With 327d8f4, geometry IDs for points are stored - together with their geometry - directly in the sweeper event value, if the geometry ID fits into 56 bits (we require 1 byte to store the string length, the remaining 7 byte are payload). This was possible because (a) the point geometry was already stored within the sweeper event value as a low-hanging optimization with very little overhead and (b) the sweeper queue value also has a 64 bit integer holding the position of the geometry on disk. For points, the only remaining information stored on disk was the geometry ID (a free string), so it was natural to store this directly into the 64 bit integer if it fitted. This completely avoids the geometry cache (and the necessary disk lookups) for points with short IDs. Note that integer IDs (and also all IDs used by osm2rdf to identify OSM objects) are not stored as strings, but as base256 encoded integers, which means that all integer IDs up to a value of 2^56 can be stored this way.

This PR introduces the same technique to simple lines.
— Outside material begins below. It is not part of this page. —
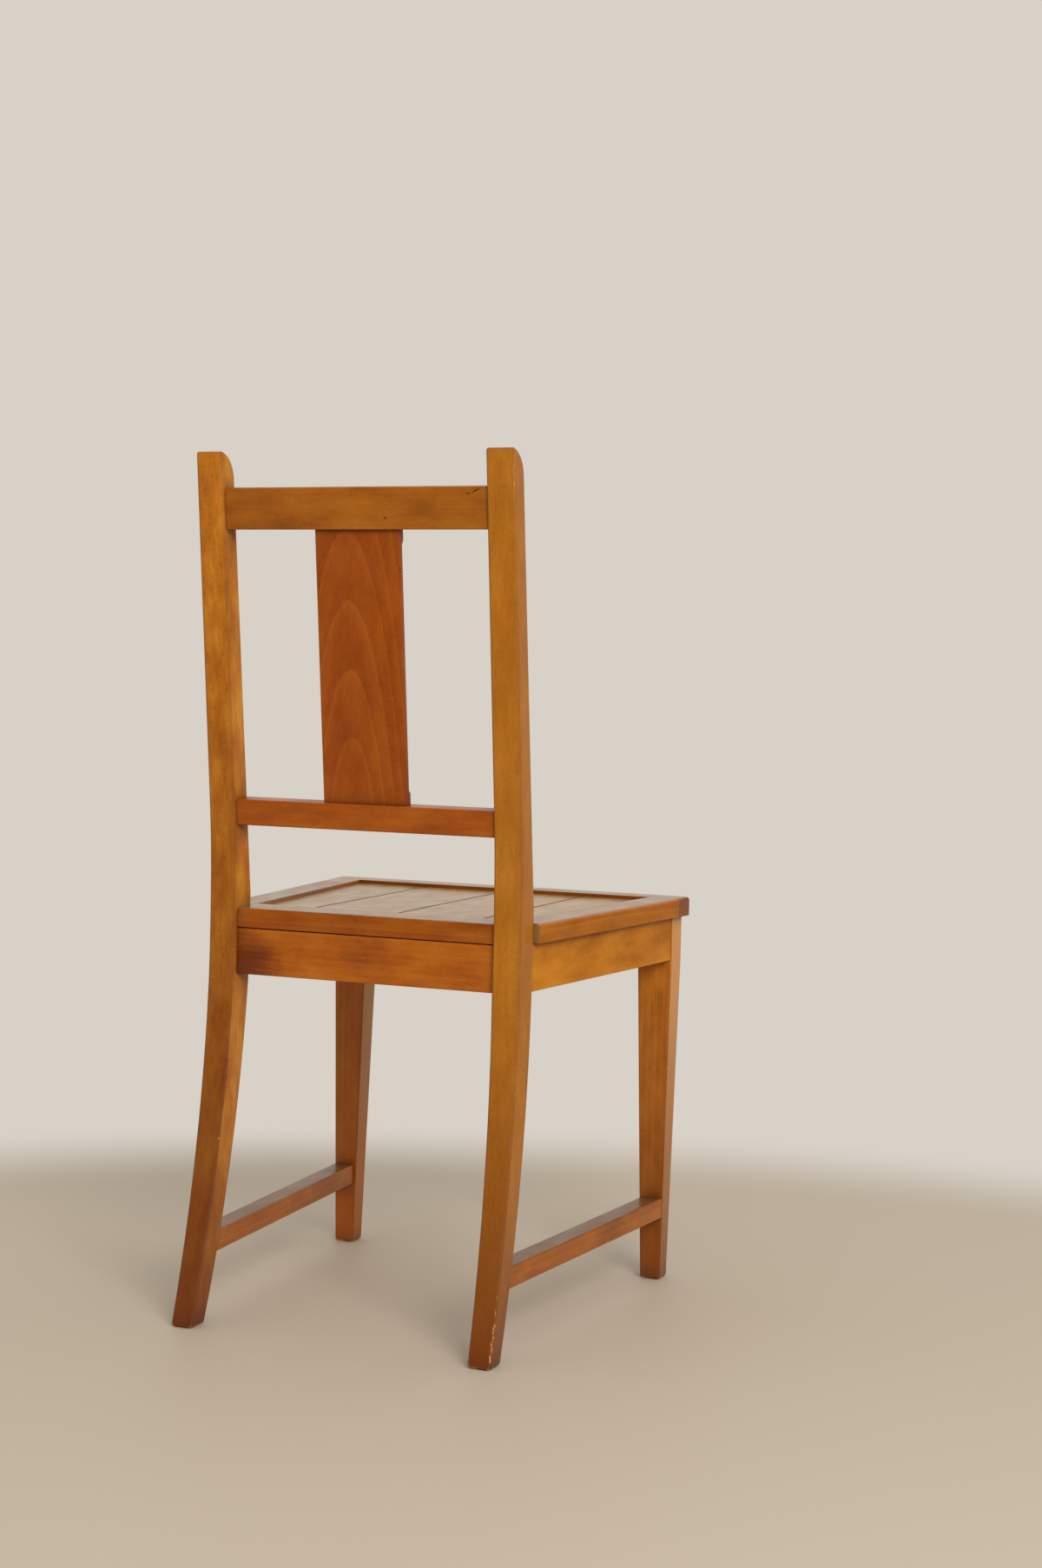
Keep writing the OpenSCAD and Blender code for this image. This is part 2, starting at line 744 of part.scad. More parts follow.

Simple lines are lines that only consist of two anchor points (line segments), and for which all heuristic precomputations can be done cheaply on the fly. So far, the only information stored on disk for simple lines were the two anchor points, and the string ID. Now, the line segment is stored within the sweeper event value by setting the left anchor point to the point value in the sweeper queue described above (which was previously unused for simple lines), and be reconstructing the second anchor point from other information in the sweeper event values which describes the line segments bounding box. The ID is then also stored directly in the 64 bit disk offset value. With this change, simple lines with geometry IDs having fewer than 8 characters also require no disk lookup.

As a second change, we introduce the novel geometry storage type of aligned box polygons. These are polygons that are exactly equivalent to their axis-aligned bounding box. As an axis-aligned bounding box can be described by two points, we store these aligned box polygons in exactly the same fashion as simple lines.

For a testing dataset with all named OSM geometries in Germany, the full geometric join was around 15% faster with this PR (166 seconds vs 195 seconds). This was mainly driven by the change for simple lines, as there were only around 2,000 (0.02% of all geometries) aligned box polygons in this dataset.